--- start of DATA ---

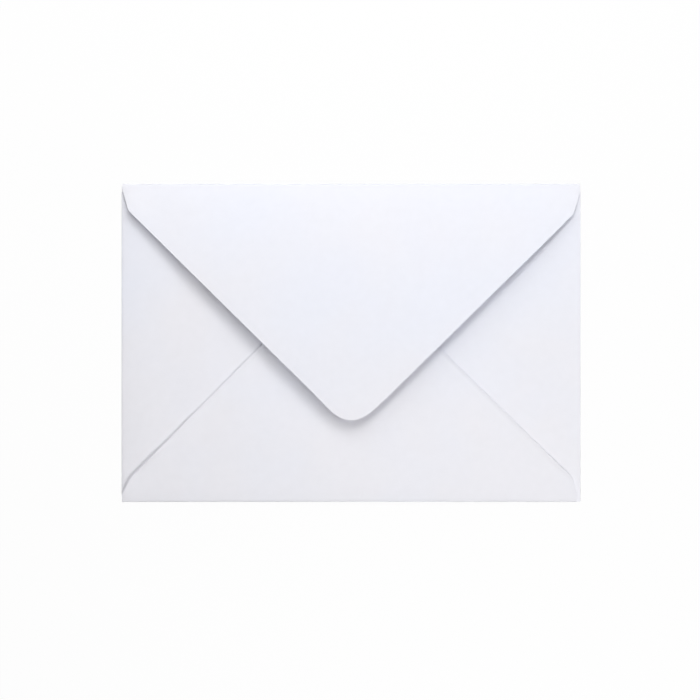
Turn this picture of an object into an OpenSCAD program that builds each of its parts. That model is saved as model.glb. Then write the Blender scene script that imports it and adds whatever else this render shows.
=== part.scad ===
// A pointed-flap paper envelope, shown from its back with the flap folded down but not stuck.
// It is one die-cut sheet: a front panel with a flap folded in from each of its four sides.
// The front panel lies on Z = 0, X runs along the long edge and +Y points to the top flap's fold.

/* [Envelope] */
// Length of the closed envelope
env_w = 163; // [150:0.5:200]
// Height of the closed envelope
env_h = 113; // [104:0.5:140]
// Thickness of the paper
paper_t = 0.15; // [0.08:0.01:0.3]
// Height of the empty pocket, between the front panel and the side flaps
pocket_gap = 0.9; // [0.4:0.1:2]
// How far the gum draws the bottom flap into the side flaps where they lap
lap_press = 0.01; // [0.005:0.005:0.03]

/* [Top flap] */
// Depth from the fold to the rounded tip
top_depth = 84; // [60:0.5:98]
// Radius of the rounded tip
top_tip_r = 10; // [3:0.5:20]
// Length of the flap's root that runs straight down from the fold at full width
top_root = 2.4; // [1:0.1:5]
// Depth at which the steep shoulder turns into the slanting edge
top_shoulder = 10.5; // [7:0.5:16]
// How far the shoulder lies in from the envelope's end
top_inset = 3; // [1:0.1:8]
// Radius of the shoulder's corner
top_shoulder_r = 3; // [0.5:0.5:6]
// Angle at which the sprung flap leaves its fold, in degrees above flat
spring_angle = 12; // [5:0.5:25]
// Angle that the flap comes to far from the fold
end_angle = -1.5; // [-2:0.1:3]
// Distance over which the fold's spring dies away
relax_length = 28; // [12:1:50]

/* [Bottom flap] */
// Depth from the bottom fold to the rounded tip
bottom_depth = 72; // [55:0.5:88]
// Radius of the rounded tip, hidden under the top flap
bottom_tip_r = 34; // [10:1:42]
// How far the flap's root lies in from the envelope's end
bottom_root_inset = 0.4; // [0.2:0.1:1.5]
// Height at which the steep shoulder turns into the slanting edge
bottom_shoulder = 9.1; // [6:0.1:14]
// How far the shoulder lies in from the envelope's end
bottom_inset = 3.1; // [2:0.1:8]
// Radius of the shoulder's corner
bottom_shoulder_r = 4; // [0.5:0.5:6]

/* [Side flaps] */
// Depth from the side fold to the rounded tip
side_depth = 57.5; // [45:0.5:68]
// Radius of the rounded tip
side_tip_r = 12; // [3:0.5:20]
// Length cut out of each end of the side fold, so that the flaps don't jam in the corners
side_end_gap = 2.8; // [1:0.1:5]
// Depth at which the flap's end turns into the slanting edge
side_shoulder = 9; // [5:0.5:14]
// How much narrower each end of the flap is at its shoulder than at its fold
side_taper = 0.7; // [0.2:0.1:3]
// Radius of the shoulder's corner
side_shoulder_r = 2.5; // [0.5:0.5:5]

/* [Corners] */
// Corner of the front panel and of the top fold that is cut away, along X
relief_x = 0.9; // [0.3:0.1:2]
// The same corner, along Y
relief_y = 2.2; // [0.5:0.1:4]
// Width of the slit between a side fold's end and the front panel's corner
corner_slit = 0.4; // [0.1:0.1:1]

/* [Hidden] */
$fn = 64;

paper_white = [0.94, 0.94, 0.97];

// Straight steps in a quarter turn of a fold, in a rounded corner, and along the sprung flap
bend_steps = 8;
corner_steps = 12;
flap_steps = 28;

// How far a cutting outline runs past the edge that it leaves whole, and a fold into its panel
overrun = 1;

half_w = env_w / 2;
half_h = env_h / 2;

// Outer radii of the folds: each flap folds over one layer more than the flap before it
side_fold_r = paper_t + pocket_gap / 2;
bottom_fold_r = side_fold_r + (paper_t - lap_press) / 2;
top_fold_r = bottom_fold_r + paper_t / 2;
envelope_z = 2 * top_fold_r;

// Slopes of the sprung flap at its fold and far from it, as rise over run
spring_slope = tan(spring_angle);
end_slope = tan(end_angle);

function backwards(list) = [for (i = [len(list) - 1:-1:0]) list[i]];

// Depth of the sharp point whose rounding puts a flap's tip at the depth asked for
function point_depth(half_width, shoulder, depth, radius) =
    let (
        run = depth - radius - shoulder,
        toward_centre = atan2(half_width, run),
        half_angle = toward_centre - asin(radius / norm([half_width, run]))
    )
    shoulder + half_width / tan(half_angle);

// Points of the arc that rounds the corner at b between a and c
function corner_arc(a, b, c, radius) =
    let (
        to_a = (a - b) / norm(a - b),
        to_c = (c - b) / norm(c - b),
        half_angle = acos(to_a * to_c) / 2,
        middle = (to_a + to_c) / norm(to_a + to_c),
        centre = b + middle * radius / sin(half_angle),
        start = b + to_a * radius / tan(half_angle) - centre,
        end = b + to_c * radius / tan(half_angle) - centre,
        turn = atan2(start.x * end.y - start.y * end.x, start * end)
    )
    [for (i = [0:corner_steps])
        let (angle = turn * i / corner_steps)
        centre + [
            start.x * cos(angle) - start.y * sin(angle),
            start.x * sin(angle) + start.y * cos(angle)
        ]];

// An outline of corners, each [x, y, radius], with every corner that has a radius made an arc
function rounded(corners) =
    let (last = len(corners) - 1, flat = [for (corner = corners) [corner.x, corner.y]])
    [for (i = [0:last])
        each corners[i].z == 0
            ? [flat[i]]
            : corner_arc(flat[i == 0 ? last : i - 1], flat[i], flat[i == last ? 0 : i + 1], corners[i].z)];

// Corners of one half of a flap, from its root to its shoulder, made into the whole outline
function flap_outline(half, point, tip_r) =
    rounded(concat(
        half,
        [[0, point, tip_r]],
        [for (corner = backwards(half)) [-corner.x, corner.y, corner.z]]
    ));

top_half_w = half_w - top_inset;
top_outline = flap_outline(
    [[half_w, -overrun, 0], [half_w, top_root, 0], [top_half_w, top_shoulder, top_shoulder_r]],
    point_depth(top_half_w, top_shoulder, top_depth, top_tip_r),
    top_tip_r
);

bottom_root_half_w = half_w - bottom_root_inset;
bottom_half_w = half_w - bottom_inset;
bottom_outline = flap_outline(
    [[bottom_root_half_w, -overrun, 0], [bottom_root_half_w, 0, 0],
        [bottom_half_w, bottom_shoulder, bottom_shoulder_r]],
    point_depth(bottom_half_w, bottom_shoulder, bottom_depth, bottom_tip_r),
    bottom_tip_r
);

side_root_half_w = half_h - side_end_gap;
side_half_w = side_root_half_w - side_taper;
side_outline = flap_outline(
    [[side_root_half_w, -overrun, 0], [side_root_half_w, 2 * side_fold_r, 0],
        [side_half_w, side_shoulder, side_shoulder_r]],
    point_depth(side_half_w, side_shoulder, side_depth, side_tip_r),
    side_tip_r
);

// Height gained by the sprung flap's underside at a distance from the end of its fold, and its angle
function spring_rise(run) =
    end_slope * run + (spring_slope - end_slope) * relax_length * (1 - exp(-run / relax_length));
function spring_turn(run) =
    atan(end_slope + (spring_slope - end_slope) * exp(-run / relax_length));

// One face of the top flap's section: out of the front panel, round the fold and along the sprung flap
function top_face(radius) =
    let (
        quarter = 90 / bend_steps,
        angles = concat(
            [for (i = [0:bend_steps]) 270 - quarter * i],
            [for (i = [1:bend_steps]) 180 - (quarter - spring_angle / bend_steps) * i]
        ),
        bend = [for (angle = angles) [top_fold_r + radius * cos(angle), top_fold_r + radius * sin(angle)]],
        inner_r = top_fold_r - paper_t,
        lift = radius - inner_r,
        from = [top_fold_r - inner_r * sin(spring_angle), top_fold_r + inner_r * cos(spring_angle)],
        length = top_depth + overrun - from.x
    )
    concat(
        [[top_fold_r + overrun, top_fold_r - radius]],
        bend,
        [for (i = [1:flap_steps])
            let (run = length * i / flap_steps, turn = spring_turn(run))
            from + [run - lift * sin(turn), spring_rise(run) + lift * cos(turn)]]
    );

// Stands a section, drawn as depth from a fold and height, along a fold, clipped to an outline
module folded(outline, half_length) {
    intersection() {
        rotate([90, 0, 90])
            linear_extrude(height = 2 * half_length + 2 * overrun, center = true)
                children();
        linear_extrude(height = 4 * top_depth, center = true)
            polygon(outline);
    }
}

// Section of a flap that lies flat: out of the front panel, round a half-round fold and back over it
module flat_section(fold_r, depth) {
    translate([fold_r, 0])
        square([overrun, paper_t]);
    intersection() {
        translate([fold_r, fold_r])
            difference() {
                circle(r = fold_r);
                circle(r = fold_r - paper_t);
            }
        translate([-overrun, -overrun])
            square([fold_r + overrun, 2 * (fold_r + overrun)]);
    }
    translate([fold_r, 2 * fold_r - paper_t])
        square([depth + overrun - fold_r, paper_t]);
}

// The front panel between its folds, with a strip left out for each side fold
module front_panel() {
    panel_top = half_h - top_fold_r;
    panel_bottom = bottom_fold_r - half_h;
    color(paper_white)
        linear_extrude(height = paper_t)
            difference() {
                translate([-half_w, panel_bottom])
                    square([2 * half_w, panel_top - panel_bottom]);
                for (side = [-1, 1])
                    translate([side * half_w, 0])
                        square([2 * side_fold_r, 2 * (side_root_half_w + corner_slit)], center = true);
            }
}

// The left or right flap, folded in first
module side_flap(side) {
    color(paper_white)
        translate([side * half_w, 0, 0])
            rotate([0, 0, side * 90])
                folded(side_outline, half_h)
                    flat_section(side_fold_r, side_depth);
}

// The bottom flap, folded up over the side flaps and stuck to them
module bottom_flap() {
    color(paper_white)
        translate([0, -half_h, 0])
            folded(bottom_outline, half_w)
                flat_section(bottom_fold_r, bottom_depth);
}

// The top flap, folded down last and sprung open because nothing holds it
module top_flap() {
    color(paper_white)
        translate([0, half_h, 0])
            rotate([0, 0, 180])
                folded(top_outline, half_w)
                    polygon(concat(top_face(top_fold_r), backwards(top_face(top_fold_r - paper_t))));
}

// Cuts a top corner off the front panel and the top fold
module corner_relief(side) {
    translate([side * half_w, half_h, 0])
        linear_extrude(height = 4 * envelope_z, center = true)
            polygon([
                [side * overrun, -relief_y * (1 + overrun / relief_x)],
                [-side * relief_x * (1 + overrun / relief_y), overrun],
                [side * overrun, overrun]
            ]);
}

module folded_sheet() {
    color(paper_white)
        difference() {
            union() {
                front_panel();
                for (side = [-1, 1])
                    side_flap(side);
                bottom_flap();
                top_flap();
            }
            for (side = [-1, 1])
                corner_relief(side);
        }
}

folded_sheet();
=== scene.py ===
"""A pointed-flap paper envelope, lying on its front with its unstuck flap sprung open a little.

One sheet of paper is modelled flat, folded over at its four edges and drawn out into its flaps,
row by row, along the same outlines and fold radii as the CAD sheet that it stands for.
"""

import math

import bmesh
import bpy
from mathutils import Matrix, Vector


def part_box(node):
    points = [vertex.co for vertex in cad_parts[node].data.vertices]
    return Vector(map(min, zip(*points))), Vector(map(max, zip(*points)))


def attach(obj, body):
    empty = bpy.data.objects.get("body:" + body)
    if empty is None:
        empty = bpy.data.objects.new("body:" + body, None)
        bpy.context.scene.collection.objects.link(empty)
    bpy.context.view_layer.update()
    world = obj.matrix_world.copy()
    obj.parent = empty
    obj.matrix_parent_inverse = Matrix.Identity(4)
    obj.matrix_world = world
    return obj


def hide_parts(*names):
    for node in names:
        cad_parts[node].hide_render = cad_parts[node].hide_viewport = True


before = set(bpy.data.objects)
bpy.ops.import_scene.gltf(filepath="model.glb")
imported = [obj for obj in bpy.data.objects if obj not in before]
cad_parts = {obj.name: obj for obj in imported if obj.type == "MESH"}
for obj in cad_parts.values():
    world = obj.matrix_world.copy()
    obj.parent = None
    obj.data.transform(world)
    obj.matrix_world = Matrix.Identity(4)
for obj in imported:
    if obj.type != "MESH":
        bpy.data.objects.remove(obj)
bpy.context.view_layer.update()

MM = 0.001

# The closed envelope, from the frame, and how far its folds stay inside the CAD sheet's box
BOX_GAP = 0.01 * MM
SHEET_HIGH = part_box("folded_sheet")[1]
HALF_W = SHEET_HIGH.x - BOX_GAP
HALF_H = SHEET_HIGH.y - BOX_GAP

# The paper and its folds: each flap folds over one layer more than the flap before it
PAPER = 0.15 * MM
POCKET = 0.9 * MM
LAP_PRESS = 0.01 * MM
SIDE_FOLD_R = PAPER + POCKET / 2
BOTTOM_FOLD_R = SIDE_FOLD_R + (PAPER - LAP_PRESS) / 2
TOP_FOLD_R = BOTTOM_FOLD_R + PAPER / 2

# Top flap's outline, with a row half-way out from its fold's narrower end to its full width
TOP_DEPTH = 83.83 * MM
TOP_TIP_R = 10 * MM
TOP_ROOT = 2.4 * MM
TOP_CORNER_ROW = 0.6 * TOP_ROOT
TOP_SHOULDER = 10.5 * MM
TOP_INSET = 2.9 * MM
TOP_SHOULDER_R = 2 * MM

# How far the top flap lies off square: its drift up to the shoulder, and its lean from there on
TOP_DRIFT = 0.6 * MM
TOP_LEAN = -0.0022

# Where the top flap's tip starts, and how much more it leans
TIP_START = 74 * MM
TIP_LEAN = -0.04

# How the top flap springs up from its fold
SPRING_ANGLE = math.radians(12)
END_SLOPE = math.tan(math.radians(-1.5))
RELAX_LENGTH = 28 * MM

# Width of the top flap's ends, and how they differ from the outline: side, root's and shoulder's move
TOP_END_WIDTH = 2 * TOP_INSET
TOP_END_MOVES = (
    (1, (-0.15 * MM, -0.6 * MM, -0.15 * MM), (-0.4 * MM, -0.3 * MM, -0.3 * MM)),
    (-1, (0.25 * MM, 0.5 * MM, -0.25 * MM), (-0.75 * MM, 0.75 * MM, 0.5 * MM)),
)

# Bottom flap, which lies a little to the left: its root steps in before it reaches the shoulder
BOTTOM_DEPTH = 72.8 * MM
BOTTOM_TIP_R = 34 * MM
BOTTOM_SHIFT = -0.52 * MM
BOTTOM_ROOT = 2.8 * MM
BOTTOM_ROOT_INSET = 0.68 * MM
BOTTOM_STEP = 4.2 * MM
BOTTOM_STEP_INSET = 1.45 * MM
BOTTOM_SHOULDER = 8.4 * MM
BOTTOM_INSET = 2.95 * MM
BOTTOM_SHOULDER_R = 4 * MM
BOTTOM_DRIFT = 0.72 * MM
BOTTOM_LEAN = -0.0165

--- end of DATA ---

**EXERCISE DETAILS**
Nothing but the lines from the one with "and the top fold" to the one with "obj.parent = empty" should be echoed, both of them included, exactly as written.

**PROBLEM SOLUTION**
// Cuts a top corner off the front panel and the top fold
module corner_relief(side) {
    translate([side * half_w, half_h, 0])
        linear_extrude(height = 4 * envelope_z, center = true)
            polygon([
                [side * overrun, -relief_y * (1 + overrun / relief_x)],
                [-side * relief_x * (1 + overrun / relief_y), overrun],
                [side * overrun, overrun]
            ]);
}

module folded_sheet() {
    color(paper_white)
        difference() {
            union() {
                front_panel();
                for (side = [-1, 1])
                    side_flap(side);
                bottom_flap();
                top_flap();
            }
            for (side = [-1, 1])
                corner_relief(side);
        }
}

folded_sheet();
=== scene.py ===
"""A pointed-flap paper envelope, lying on its front with its unstuck flap sprung open a little.

One sheet of paper is modelled flat, folded over at its four edges and drawn out into its flaps,
row by row, along the same outlines and fold radii as the CAD sheet that it stands for.
"""

import math

import bmesh
import bpy
from mathutils import Matrix, Vector


def part_box(node):
    points = [vertex.co for vertex in cad_parts[node].data.vertices]
    return Vector(map(min, zip(*points))), Vector(map(max, zip(*points)))


def attach(obj, body):
    empty = bpy.data.objects.get("body:" + body)
    if empty is None:
        empty = bpy.data.objects.new("body:" + body, None)
        bpy.context.scene.collection.objects.link(empty)
    bpy.context.view_layer.update()
    world = obj.matrix_world.copy()
    obj.parent = empty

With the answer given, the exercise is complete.